More than 80 people were nominated to receive an Earth Champions Award by others in their communities.

Last night, they were all recognised with certificates, and the most inspiring were given the title "Outstanding Champions".

Helping to give out the awards was Inger Andersen, the director general of the International Union for Conservation of Nature.

She has previously worked for both the World Bank and the UN.

She said: "Every move matters. Anyone who is campaigning for a cleaner environment gets our backing. The work of people in small communities is every bit as important as big businesses. Conserving the environment is about building relationships.

"We are living in a time where what we do as a species will determine the very nature of the planet as know it."

Outstanding winners included Modcell, UWE, Bristol University, Grow Bristol, the Bristol Bike Project, Lifecycle, the Severn Project CIC and Edible Bristol.

Awards were given in eight categories: air, built environment, water, transport, waste management, energy, wellbeing and biodiversity.

The aim of the Earth Champions Foundation is to create a legacy in each city it visits and put people in touch with each other who are doing similar work.

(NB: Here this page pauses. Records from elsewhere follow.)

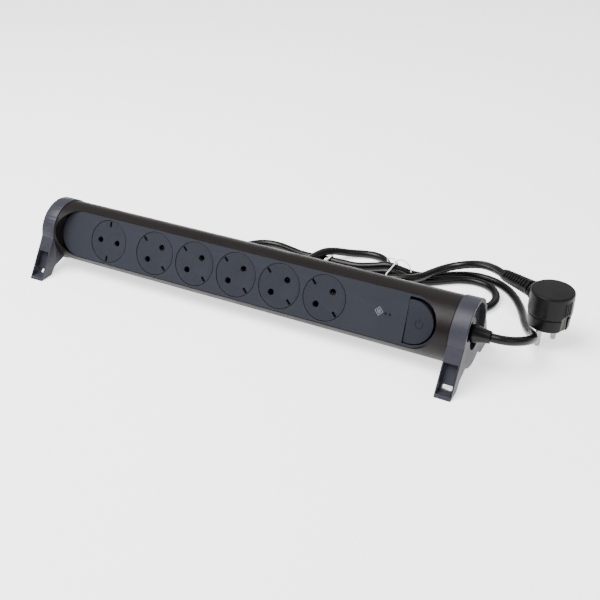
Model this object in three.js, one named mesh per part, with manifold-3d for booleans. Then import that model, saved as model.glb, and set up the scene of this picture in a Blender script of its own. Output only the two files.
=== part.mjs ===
// Swivelling six-way power strip: a round barrel with a flat socket panel, held between two feet.
// Units are millimetres. World frame: +X along the strip, +Y to the back, +Z up, ground at z = 0.
// Barrel frame (used for everything that turns with the barrel): +X along the strip,
// +Y up the face of the panel, +Z out of the panel, origin on the swivel axis.
import * as THREE from "three";
import { mergeVertices } from "three/addons/utils/BufferGeometryUtils.js";
import Module from "manifold-3d";

const wasm = await Module();
wasm.setup();

// ---- driving dimensions ----
const GAP = 0.3;
const PANEL_TILT = THREE.MathUtils.degToRad(22.9);
const AXIS_Y = 5.9;
const AXIS_Z = 32.6;

const BARREL_R = 28.4;
const BARREL_BORE_R = 26.2;
const BARREL_HALF = 196.8;

const PANEL_TOP = 17.6;
const PANEL_T = 2.3;
const PANEL_LEFT = -195.2;
const PANEL_RIGHT = 185.4;
const PANEL_HALF_W = 21.7;

const SOCKET_X = [-140.8, -88.65, -45.45, -2.25, 40.95, 84.15];
const SOCKET_TURN = [0, 45, 45, 45, 45, 45];
const FACE_R = 19.45;
const FACE_T = 2.2;
const FACE_SKIRT_END = 12.4;
const PIN_PITCH = 19;
const PIN_HOLE_R = 2.9;
const SLOT_FROM = 13.6;
const SLOT_TO = 18.9;
const SLOT_W = 2;
const WELL_R = 19.85;
const WELL_OUTER_R = 21.1;
const WELL_TOP = 15;
const WELL_FLOOR = -6.2;
const WELL_BOTTOM = -8;
const BLADE_FROM = 14.3;
const BLADE_TO = 18.3;
const BLADE_T = 1;
const BLADE_TOP = 14.2;

const FOOT_INNER = 197.1;
const FOOT_OUTER = 211.3;
const RING_R = 29.2;
const RING_BORE_R = 26;
const WEB_INNER = 199.3;
const WEB_OUTER = 205.4;
const JOURNAL_R = 9.7;
const NECK_R = 8.6;

const ROCKER_LEFT = 158;
const ROCKER_ARC_X = 162.9;
const ROCKER_HALF = 18.2;
const ROCKER_TOP = 17.9;
const ROCKER_BOTTOM = 8.9;
const ROCKER_PIVOT_Z = 5;
const ROCKER_REST = THREE.MathUtils.degToRad(4.5);

const CORD_R = 3.8;
// The hank is a round lobe of folds on the left and a narrower run of strands on the right.
const HANK_LOBE = { x0: -66.5, x1: 26, y: 80, r: 40.5 };
const HANK_RUN = { x1: 112, y0: 82.5, y1: 120.5, corner: 8 };
const HANK_Z = [1.2, 17.4];
const TIE_X = [31, 100];
const TIE_W = 4;

const PLUG = { x: 255, y: 70.4, faceZ: 19, splitZ: 31.4, topZ: 52, neckZ: 41.5, r: 18.5 };
const PLUG_EXIT = new THREE.Vector2(-0.86, 0.51).normalize();
const PLUG_PIN_R = 2.4;
const PLUG_RELIEF_START = [235.6, 81.9, 41.3];
const PLUG_RELIEF_END = [205.4, 103.4, 36.8];

// Centre lines of the free stretches of cord, in the world frame.
const CORD_ROUTE = [
  [224.4, 5.9, 32.6], [231.4, 6.6, 32.4], [238, 9.2, 31.6], [243.5, 13.6, 30.4],
  [247.8, 19.4, 28.7], [250.5, 26.2, 26.5], [251.3, 33.4, 23.9], [250.2, 40.8, 21],
  [247.2, 49, 17.6], [242.6, 58.6, 14.4], [238.4, 68, 12], [234.4, 78, 9.8], [230.8, 88.6, 7.6],
  [226.8, 99.6, 5.7], [221.2, 112, 4.4], [213.6, 124.6, 3.85], [204, 135.4, 3.85],
  [192, 143.2, 3.85], [178, 146.8, 3.85], [164, 145.4, 3.85], [151, 139.2, 3.85],
  [139.6, 130.6, 3.85], [128, 123, 4.6], [116.6, 118.3, 6.2],
];
const LOOP_ROUTE = [
  [116.2, 85.8, 3.85], [134, 80.6, 3.85], [150, 78, 3.85], [166.4, 77.6, 3.85],
  [180.2, 80.6, 3.85], [191.4, 88.8, 3.85], [198, 100.8, 3.85], [198.8, 114.2, 3.85],
  [193.4, 126.6, 3.85], [183, 134.6, 3.85], [170.2, 136.2, 3.85], [158, 132.4, 3.85],
  [147, 125, 3.85], [136, 116.8, 3.85], [125.4, 110, 5], [116.4, 106.9, 7.2],
];
const SMALL_LOOP_ROUTE = [
  [43, 130.6, 5.6], [48.2, 134.4, 4.6], [58, 139.2, 3.85], [68.6, 140.6, 3.85],
  [78.8, 137, 3.85], [86.4, 128.4, 3.85], [88.4, 123.6, 3.85],
];
const PLUG_LEAD_ROUTE = [
  [204.6, 104.1, 36.5], [200.4, 108.4, 35.7], [195.2, 113.6, 34.2], [187.8, 121.2, 31.2],
  [179.8, 128.6, 27.4], [171.2, 134.2, 23.2], [162, 137, 19.2], [152.8, 136.2, 16],
  [144.6, 131.8, 13.8], [138.4, 124.8, 12.8], [134, 116.4, 12.9], [130, 107.8, 13.2],
  [124, 100.4, 13.2], [116.6, 95.8, 12.9],
];

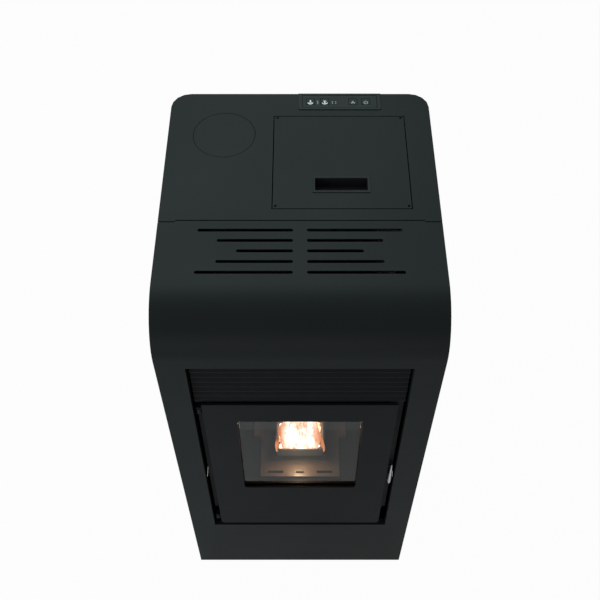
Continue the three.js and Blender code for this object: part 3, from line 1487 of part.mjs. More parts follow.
addPart('exhaust_housing', exhaustHousing(), 'aluminium');
addPart('exhaust_impeller', exhaustImpeller(), 'zinc');
addPart('exhaust_motor', exhaustMotor(), 'blackSteel');
addPart('flue_socket', flueSocket(), 'zinc');
addPart('air_inlet_pipe', airInletPipe(), 'zinc');
addPart('room_fan_housing', roomFanHousing(), 'zinc');
addPart('room_fan_rotor', roomFanRotor(), 'zinc');

addPart('control_board', controlBoard(), 'board');
addPart('power_inlet', powerInlet(), 'blackPlastic');
const rockerMesh = addPart('power_rocker', rocker(), 'blackPlastic');
rockerMesh.position.set(switchX, backPanelRear - rockerSetBack, inletZ);
rockerMesh.rotation.x = THREE.MathUtils.degToRad(switchTilt);

export default stove;
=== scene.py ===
import bmesh
import bpy
import json
import math
import random
from mathutils import Matrix, Vector


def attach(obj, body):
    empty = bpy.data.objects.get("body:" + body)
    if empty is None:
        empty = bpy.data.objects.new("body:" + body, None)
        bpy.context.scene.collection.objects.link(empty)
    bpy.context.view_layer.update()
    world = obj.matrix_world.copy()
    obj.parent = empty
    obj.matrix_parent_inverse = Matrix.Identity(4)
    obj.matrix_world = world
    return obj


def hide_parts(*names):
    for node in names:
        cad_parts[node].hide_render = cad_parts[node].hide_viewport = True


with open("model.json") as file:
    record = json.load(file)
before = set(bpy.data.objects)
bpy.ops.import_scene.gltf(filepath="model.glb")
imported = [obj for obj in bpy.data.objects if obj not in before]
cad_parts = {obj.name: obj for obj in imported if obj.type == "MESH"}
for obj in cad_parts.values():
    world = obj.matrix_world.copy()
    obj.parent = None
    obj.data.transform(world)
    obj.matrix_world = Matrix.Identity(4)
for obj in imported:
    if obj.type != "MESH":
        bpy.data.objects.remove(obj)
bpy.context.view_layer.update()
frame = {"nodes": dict(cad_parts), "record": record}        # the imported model: casing, door, hopper, fans and the rest
nodes = frame["nodes"]
mm = 0.001

print("frame loaded:", len(nodes), "nodes")

# camera: above the stove's front, looking down on its top
cameraSetup = {
    "place": (0.0, -1.0149, 2.0940),
    "tilt": 35.82,       # degrees from straight down
    "lens": 54.97,
    "sensor": 36.0,
}


def makeCamera(setup):
    camera = bpy.data.cameras.new("viewCamera")
    camera.lens = setup["lens"]
    camera.sensor_width = setup["sensor"]
    camera.clip_end = 30.0
    holder = bpy.data.objects.new("viewCamera", camera)
    holder.location = setup["place"]
    holder.rotation_euler = (math.radians(setup["tilt"]), 0.0, 0.0)
    bpy.context.scene.collection.objects.link(holder)
    bpy.context.scene.camera = holder


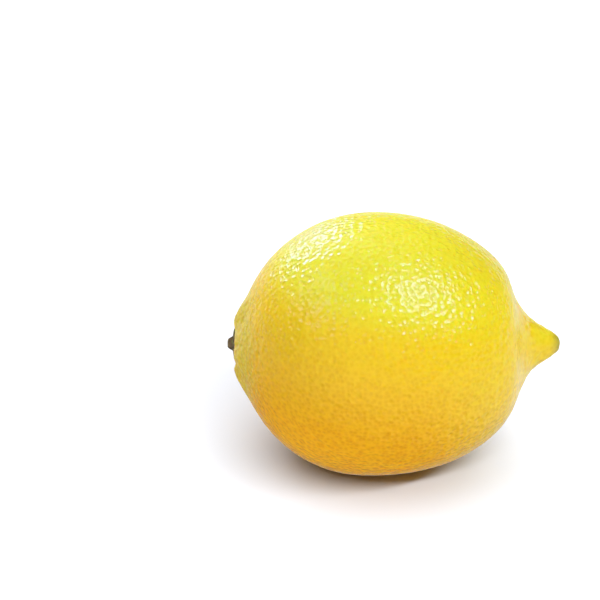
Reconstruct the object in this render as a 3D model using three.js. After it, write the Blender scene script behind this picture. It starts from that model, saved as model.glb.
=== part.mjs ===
// A whole ripe lemon lying on its side, about 60 mm across and 75 mm long.
//
// Frame, in millimetres: the long axis of the fruit runs along X, with the blossom-end nipple toward +X and
// the stem end toward -X, and +Z is up. The origin is the middle of the flat spot that the fruit rests on.

import * as THREE from "three";
import { mergeVertices } from "three/addons/utils/BufferGeometryUtils.js";

// The body is two half ovals that share one round widest section. A fullness of 2 is an ellipse, and more is
// squarer.
const EQUATOR_RADIUS = 29.85;
const BLOSSOM_HALF = { reach: 36.7, fullness: 2.09 };
const STEM_HALF = { reach: 30.7, fullness: 2.13 };
const BELLY_FULLNESS = 0.1; // more full underneath, and less on top

// The nipple is a blunt bump on the blossom end, with a broad furrow round its foot.
const NIPPLE = { height: 5.85, radius: 4.35, steepness: 2.5 };
const FURROW = { depth: 1.7, radius: 10.9, width: 5.6, topBias: 0.3 };
const SCAR = { depth: 0.15, radius: 1.0 };

// The stem end rises into a low neck with radial flutes, and holds a flat seat for the stem button.
const NECK = { height: 1.7, radius: 9.5, steepness: 3 };
const FLUTES = { depth: 0.32, radius: 8.5, width: 3.6 };
const SEAT = { radius: 4.1, rimRadius: 6.0, x: -30.9 };

// Shallow undulations keep the peel from being a perfect solid of revolution.
const UNDULATIONS = [
  { height: 0.16, waves: 3, pitch: 47, phase: 4.5 },
  { height: 0.12, waves: 5, pitch: 36, phase: 3.2 },
  { height: 0.08, waves: 8, pitch: 29, phase: 0.2 },
];

// How the fruit lies: its weight presses a small flat under its balance point.
const REST_SAG = 0.45;
const BALANCE_X = 1.9; // from the widest section toward the nipple

// The stem button is a five-lobed star with the cut stem standing in its middle.
const BUTTON = { radius: 3.2, lobes: 5, lobeDepth: 0.6, skew: 0.25, thickness: 0.8, gap: 0.3 };
const STUB = { radius: 1.45, height: 1.2, steepness: 6 };

const FRUIT_DETAIL = 21;
const BUTTON_DETAIL = 7;

// A ball of near-equal triangles with one corner on the +X axis and one on the -X axis.
function ballAlongX(detail) {
  const ball = new THREE.IcosahedronGeometry(1, detail);
  ball.deleteAttribute("normal");
  ball.deleteAttribute("uv");
  const corner = new THREE.Vector3(-1, (1 + Math.sqrt(5)) / 2, 0);
  ball.rotateZ(-Math.atan2(corner.y, corner.x));
  return mergeVertices(ball);
}

// Moves each point of the ball to place(polar, azimuth): polar runs from 0 at +X to PI at -X, and azimuth
// turns about X from +Y toward +Z.
function shapeBall(detail, place) {
  const ball = ballAlongX(detail);
  const points = ball.getAttribute("position");
  const point = new THREE.Vector3();
  for (let i = 0; i < points.count; i += 1) {
    point.fromBufferAttribute(points, i).normalize();
    const polar = Math.acos(THREE.MathUtils.clamp(point.x, -1, 1));
    const azimuth = Math.atan2(point.z, point.y);
    place(polar, azimuth, point);
    points.setXYZ(i, point.x, point.y, point.z);
  }
  ball.computeVertexNormals();
  return ball;
}

function bump(distance, width, steepness) {
  return Math.exp(-((Math.abs(distance) / width) ** steepness));
}

// How far along X the plain oval reaches at a polar angle. Low is 1 underneath and -1 on top.
function ovalReach(polar, low) {
  const along = Math.cos(polar);
  const half = along >= 0 ? BLOSSOM_HALF : STEM_HALF;
  const fullness = half.fullness + BELLY_FULLNESS * low;
  return Math.sign(along) * half.reach * Math.abs(along) ** (2 / fullness);
}

// What the blossom end adds to the oval, at a distance from the axis.
function blossomRelief(radius, low) {
  const nipple = NIPPLE.height * bump(radius, NIPPLE.radius, NIPPLE.steepness);
  const furrowDepth = FURROW.depth * (1 - FURROW.topBias * low);
  const furrow = furrowDepth * bump(radius - FURROW.radius, FURROW.width, 2);
  const scar = SCAR.depth * bump(radius, SCAR.radius, 2);
  return nipple - furrow - scar;
}

// The stem end's surface: the neck and its flutes, levelled off into the seat near the axis.
function stemEnd(reach, radius, azimuth) {
  const neck = NECK.height * bump(radius, NECK.radius, NECK.steepness);
  const ripple = Math.cos(5 * azimuth + 0.8) + 0.6 * Math.cos(8 * azimuth + 2.4);
  const flutes = FLUTES.depth * ripple * bump(radius - FLUTES.radius, FLUTES.width, 2);
  const open = THREE.MathUtils.smoothstep(radius, SEAT.radius, SEAT.rimRadius);
  return THREE.MathUtils.lerp(SEAT.x, reach - neck + flutes, open);
}

function undulation(x, azimuth, polar) {
  let height = 0;
  for (const wave of UNDULATIONS) {
    const along = Math.sin((2 * Math.PI * x) / wave.pitch + wave.phase);
    height += wave.height * along * Math.cos(wave.waves * azimuth + wave.phase);
  }
  return height * Math.sin(polar) ** 2;
}

// A point of the peel about the fruit's own axis, with x = 0 at the widest section.
function peelPoint(polar, azimuth, point) {
  const low = -Math.sin(azimuth);
  const reach = ovalReach(polar, low);
  const radius = EQUATOR_RADIUS * Math.sin(polar);
  const onBlossomHalf = Math.cos(polar) >= 0;
  const x = onBlossomHalf ? reach + blossomRelief(radius, low) : stemEnd(reach, radius, azimuth);
  const swollen = radius + undulation(reach, azimuth, polar);
  return point.set(x, swollen * Math.cos(azimuth), swollen * Math.sin(azimuth));
}

// The outline of the fruit from the nipple's tip to the stem end, used to space the mesh evenly along it.
class Meridian extends THREE.Curve {
  getPoint(t, target = new THREE.Vector3()) {
    return peelPoint(Math.PI * t, 0, target);
  }
}

// Moves a point from the fruit's own axis to where it lies: nothing reaches under the surface below.
function layDown(point) {
  point.x -= BALANCE_X;
  point.z = Math.max(0, point.z + EQUATOR_RADIUS - REST_SAG);
}

function fruitGeometry() {
  const meridian = new Meridian();
  return shapeBall(FRUIT_DETAIL, (polar, azimuth, point) => {
    const evenPolar = Math.PI * meridian.getUtoTmapping(polar / Math.PI);
    peelPoint(evenPolar, azimuth, point);
    layDown(point);
  });
}

// The button's back is flat on the seat, and its front swells toward the stub in the middle.
function buttonPoint(polar, azimuth, point) {
  const lobes = BUTTON.lobeDepth * Math.cos(BUTTON.lobes * azimuth);
  const outline = BUTTON.radius + lobes + BUTTON.skew * Math.cos(2 * azimuth + 1.1);
  const radius = outline * Math.sin(polar);
  const front = Math.max(0, -Math.cos(polar));
  const lobe = BUTTON.thickness * Math.sqrt(front);
  const stub = STUB.height * bump(radius, STUB.radius, STUB.steepness) * Math.sign(front);
  const x = SEAT.x - BUTTON.gap - lobe - stub;
  layDown(point.set(x, radius * Math.cos(azimuth), radius * Math.sin(azimuth)));
}

function fruit() {
  const peel = new THREE.MeshStandardMaterial({ color: 0xf2cf2e, roughness: 0.35, metalness: 0 });
  const mesh = new THREE.Mesh(fruitGeometry(), peel);
  mesh.name = "fruit";
  return mesh;
}

function stemButton() {
  const calyx = new THREE.MeshStandardMaterial({ color: 0x8a7b45, roughness: 0.85, metalness: 0 });
  const mesh = new THREE.Mesh(shapeBall(BUTTON_DETAIL, buttonPoint), calyx);
  mesh.name = "stem_button";
  return mesh;
}

const lemon = new THREE.Group();
lemon.add(fruit(), stemButton());

export default lemon;
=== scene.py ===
"""A whole lemon on a white studio surface: the peel with its oil glands, and the dry stem button."""

import math

import bpy
import numpy as np
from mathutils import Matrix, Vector
from mathutils.kdtree import KDTree


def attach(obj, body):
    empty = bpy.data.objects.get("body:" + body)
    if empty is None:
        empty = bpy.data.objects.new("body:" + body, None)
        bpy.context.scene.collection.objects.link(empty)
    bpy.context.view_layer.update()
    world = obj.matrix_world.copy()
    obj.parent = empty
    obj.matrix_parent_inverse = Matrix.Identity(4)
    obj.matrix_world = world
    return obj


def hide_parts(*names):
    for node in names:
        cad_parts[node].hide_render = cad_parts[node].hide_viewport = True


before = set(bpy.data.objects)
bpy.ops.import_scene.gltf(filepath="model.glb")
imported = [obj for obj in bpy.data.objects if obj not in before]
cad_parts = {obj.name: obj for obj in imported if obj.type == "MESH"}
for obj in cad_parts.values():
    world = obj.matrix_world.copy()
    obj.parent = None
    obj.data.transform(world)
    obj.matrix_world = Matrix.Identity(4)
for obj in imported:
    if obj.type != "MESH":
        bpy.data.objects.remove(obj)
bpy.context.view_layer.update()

MM = 0.001
SEED = 31

# ---------------------------------------------------------------------------------------------------------
# The fruit's form, in metres. The names and values are those of the solid model.
# ---------------------------------------------------------------------------------------------------------

EQUATOR_RADIUS = 29.85 * MM
BLOSSOM_HALF = {"reach": 36.7 * MM, "fullness": 2.09}
STEM_HALF = {"reach": 30.7 * MM, "fullness": 2.13}
BELLY_FULLNESS = 0.1

NIPPLE = {"height": 5.85 * MM, "radius": 4.35 * MM, "steepness": 2.5}
FURROW = {"depth": 1.7 * MM, "radius": 10.9 * MM, "width": 5.6 * MM, "top_bias": 0.3}
SCAR = {"depth": 0.15 * MM, "radius": 1.0 * MM}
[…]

Founder Fiona Mathews said: "It seems like a crazy thing to go out looking for ordinary people, but we have found them and this works in every city we have taken it to. "I think it will work in every city in the world."

Sir Crispin Tickell, an academic and environmentalist, has been involved with the charity for 12 years and spoke to those gathered at the award ceremony. He said: "The Earth Champions project keeps getting bigger and growing. This year we had a very talented crop of nominees. "We have all got a contribution to make and this charity works from the bottom up, not the top down, which is what makes it so special."